Based on hustler-turned-writer JT LeRoy's cult autobiographical novel, it's the kind of raw material that demands a fearless guardian. Director/star Asia Argento is that person. The headstrong daughter of Italian horror director Dario, she's already invited public scrutiny of her own dirty linen with directorial debut Scarlet Diva, the tale of a starlet who vacuums drugs, fucks like a Viagra-popping bunny and fends off "pussy hungry" producers.

The Heart Is Deceitful Above All Things also deals with the seamy side of life, battering viewers with horror after horror as a child is warped before our bloodshot eyes. Booed at Cannes 2004, it's brave enough to withhold passing judgement on its characters, finding good as well as bad in society's rejects, while the performances are strong and Argento demonstrates some impressive flourishes behind the camera.

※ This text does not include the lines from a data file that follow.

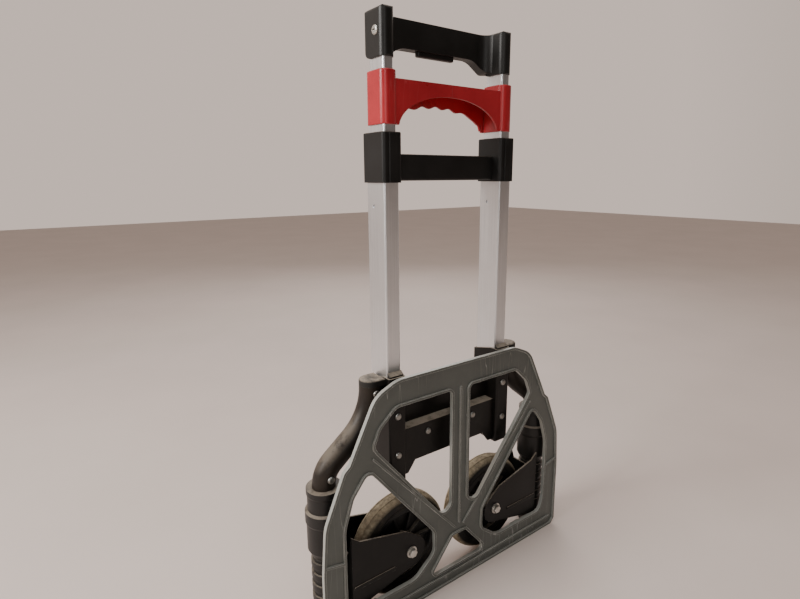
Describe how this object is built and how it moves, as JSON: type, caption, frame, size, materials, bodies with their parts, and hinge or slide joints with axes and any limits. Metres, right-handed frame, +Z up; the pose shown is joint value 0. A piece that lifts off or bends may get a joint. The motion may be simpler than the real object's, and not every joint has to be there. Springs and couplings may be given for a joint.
{
  "type": "folding platform cart",
  "caption": "Folding two-wheel hand cart stored flat: ribbed toe plate with windows, swing-in wheels, telescoping handle with a carry handle and a top grip.",
  "frame": {"origin": "on the floor under the middle of the folded cart's bounding box", "axes": "+Z up along the handle, +X across the cart to its right seen from behind the toe plate, -Y towards the toe plate's face"},
  "size_m": [0.433, 0.07, 0.765],
  "materials": {
    "aluminium_tube": "satin anodised, lightly scratched",
    "black_plastic": "fine moulded texture",
    "red_plastic": "satin moulded",
    "black_steel": "black powder coat, dusty",
    "plated_steel": "zinc plated",
    "spring_steel": "oiled",
    "inner_plastic": "moulded nylon",
    "hub_plastic": "moulded",
    "cast_plate": "grey-green coating, worn bright on the rims",
    "tyre_rubber": "dusty tread"
  },
  "bodies": {
    "frame": {"outer_tube_left": "aluminium_tube", "outer_tube_right": "aluminium_tube", "collar_left": "black_plastic", "collar_right": "black_plastic", "collar_crossbar": "black_plastic", "bent_tube_left": "black_steel", "bent_tube_right": "black_steel", "tube_caps": "black_plastic", "foot_bracket_left": "black_steel", "foot_bracket_right": "black_steel", "foot_block_left": "black_plastic", "foot_block_right": "black_plastic", "cross_channel": "black_steel", "bracket_rivets": "plated_steel", "channel_rivets": "plated_steel", "tube_rivets": "plated_steel", "cam_housing_left": "black_plastic", "cam_housing_right": "black_plastic", "swing_spring_left": "spring_steel", "swing_spring_right": "spring_steel", "leg_foot_left": "black_plastic", "leg_foot_right": "black_plastic", "hinge_pin_left": "plated_steel", "hinge_pin_right": "plated_steel", "pin_clips": "plated_steel"},
    "carry_stage": {"middle_tube_left": "aluminium_tube", "middle_tube_right": "aluminium_tube", "carry_handle": "red_plastic", "middle_plugs": "inner_plastic", "middle_lock_pins": "plated_steel"},
    "grip_stage": {"inner_tube_left": "aluminium_tube", "inner_tube_right": "aluminium_tube", "top_grip": "black_plastic", "grip_screws": "plated_steel", "inner_plugs": "inner_plastic", "inner_lock_pins": "plated_steel", "release_spring": "spring_steel"},
    "release": {"release_button": "black_plastic", "release_link": "inner_plastic", "release_rods": "plated_steel"},
    "toe_plate": {"toe_plate": "cast_plate"},
    "bracket_left": {"hinge_barrel_left": "black_plastic", "wheel_bracket_left": "black_steel", "axle_spacers_left": "plated_steel", "axle_bolt_left": "plated_steel", "axle_washer_left": "plated_steel", "axle_nut_left": "plated_steel"},
    "wheel_left": {"tyre_left": "tyre_rubber", "wheel_hub_left": "hub_plastic", "wheel_bush_left": "inner_plastic"},
    "bracket_right": {"hinge_barrel_right": "black_plastic", "wheel_bracket_right": "black_steel", "axle_spacers_right": "plated_steel", "axle_bolt_right": "plated_steel", "axle_washer_right": "plated_steel", "axle_nut_right": "plated_steel"},
    "wheel_right": {"tyre_right": "tyre_rubber", "wheel_hub_right": "hub_plastic", "wheel_bush_right": "inner_plastic"}
  },
  "joints": [
    {"name": "carry_slide", "type": "slide", "parent": "frame", "child": "carry_stage", "axis": [0, 0, 1], "range_m": [0, 0.167]},
    {"name": "grip_slide", "type": "slide", "parent": "carry_stage", "child": "grip_stage", "axis": [0, 0, 1], "range_m": [0, 0.168]},
    {"name": "release_press", "type": "slide", "parent": "grip_stage", "child": "release", "axis": [0, 0, 1], "range_m": [0, 0.004], "stiffness_N_per_m": 400, "springref_m": -0.01, "deforming": ["release_spring"]},
    {"name": "toe_plate_fold", "type": "hinge", "parent": "frame", "child": "toe_plate", "pos_m": [0, -0.019, 0.016], "axis": [1, 0, 0], "range_deg": [0, 90]},
    {"name": "wheel_swing_left", "type": "hinge", "parent": "frame", "child": "bracket_left", "pos_m": [-0.192, 0.002, 0.07], "axis": [0, 0, 1], "range_deg": [0, 90]},
    {"name": "wheel_swing_right", "type": "hinge", "parent": "frame", "child": "bracket_right", "pos_m": [0.192, 0.002, 0.07], "axis": [0, 0, -1], "range_deg": [0, 90]},
    {"name": "wheel_spin_left", "type": "hinge", "parent": "bracket_left", "child": "wheel_left", "pos_m": [-0.08, 0.002, 0.078], "axis": [0, 1, 0], "continuous": true},
    {"name": "wheel_spin_right", "type": "hinge", "parent": "bracket_right", "child": "wheel_right", "pos_m": [0.08, 0.002, 0.078], "axis": [0, 1, 0], "continuous": true}
  ],
  "couplings": [
    {"joint": "wheel_swing_left", "follows": "toe_plate_fold", "ratio": 1},
    {"joint": "wheel_swing_right", "follows": "toe_plate_fold", "ratio": 1}
  ]
}
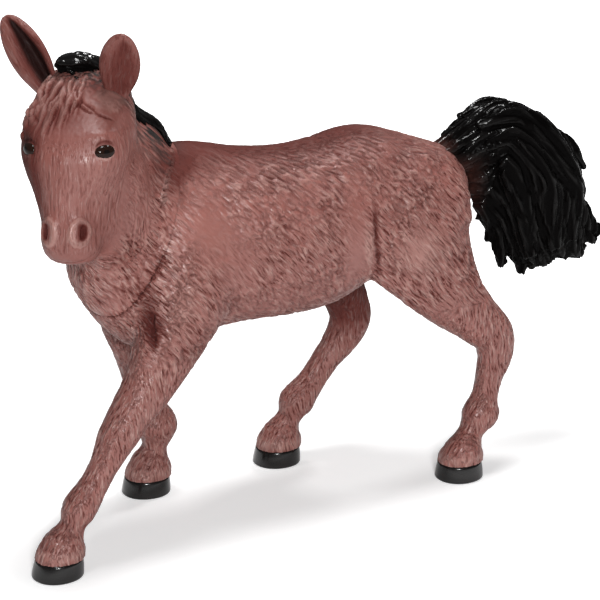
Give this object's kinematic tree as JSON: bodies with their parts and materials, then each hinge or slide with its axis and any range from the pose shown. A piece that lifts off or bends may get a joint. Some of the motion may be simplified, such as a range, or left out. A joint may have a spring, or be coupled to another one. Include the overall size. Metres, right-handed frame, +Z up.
{
  "type": "toy foal figure",
  "caption": "Hollow soft-vinyl toy foal, walking, with black mane, tail and hooves; its head turns in a collar at the base of the neck.",
  "frame": {"origin": "middle of the figure's plan, on the ground under its hooves", "axes": "+Z up; the figure faces -X, with its tail at +X; its own left side is towards -Y"},
  "size_m": [0.1854, 0.0492, 0.1393],
  "materials": {
    "brown_vinyl": "semi-matt reddish brown paint over fine moulded hair, with a darker wash in the grooves",
    "black_hair": "semi-gloss black paint over moulded locks",
    "black_hoof": "semi-gloss black paint",
    "eye_gloss": "gloss dark brown paint"
  },
  "bodies": {
    "torso": {"torso_shell": "brown_vinyl", "front_left_leg": "brown_vinyl", "front_left_hoof": "black_hoof", "front_right_leg": "brown_vinyl", "front_right_hoof": "black_hoof", "hind_left_leg": "brown_vinyl", "hind_left_hoof": "black_hoof", "hind_right_leg": "brown_vinyl", "hind_right_hoof": "black_hoof", "tail": "black_hair"},
    "head": {"head_and_neck": "brown_vinyl", "left_ear": "brown_vinyl", "right_ear": "brown_vinyl", "mane": "black_hair", "left_eye": "eye_gloss", "right_eye": "eye_gloss"}
  },
  "joints": [
    {"name": "neck_turn", "type": "hinge", "parent": "torso", "child": "head", "pos_m": [-0.05503, -0.00085, 0.083], "axis": [-0.8282, -0.2532, 0.5], "range_deg": [-20, 20]}
  ]
}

Paedophilia angle aside, Heart will also rustle up headlines for marking the acting return of Winona Ryder in a cough-and-spit cameo, the shamed actress' love of LeRoy's book propelling her to lobby for a part. And, while we'restar-spotting, Peter Fonda also pops up in a pivotal supporting role as Sarah's pa, his fundamentalist preacher subjecting Jeremiah to a new kind of abuse - religious brainwashing.

Structurally unsound, occasionally lacking psychological insight, Heart has mild angina but pumps with lifeblood. Watch it and feel your temples throb.

Flawed but hard-hitting child abuse drama featuring a bold, feral performance from Asia Argento. Be warned: it's an acquired taste.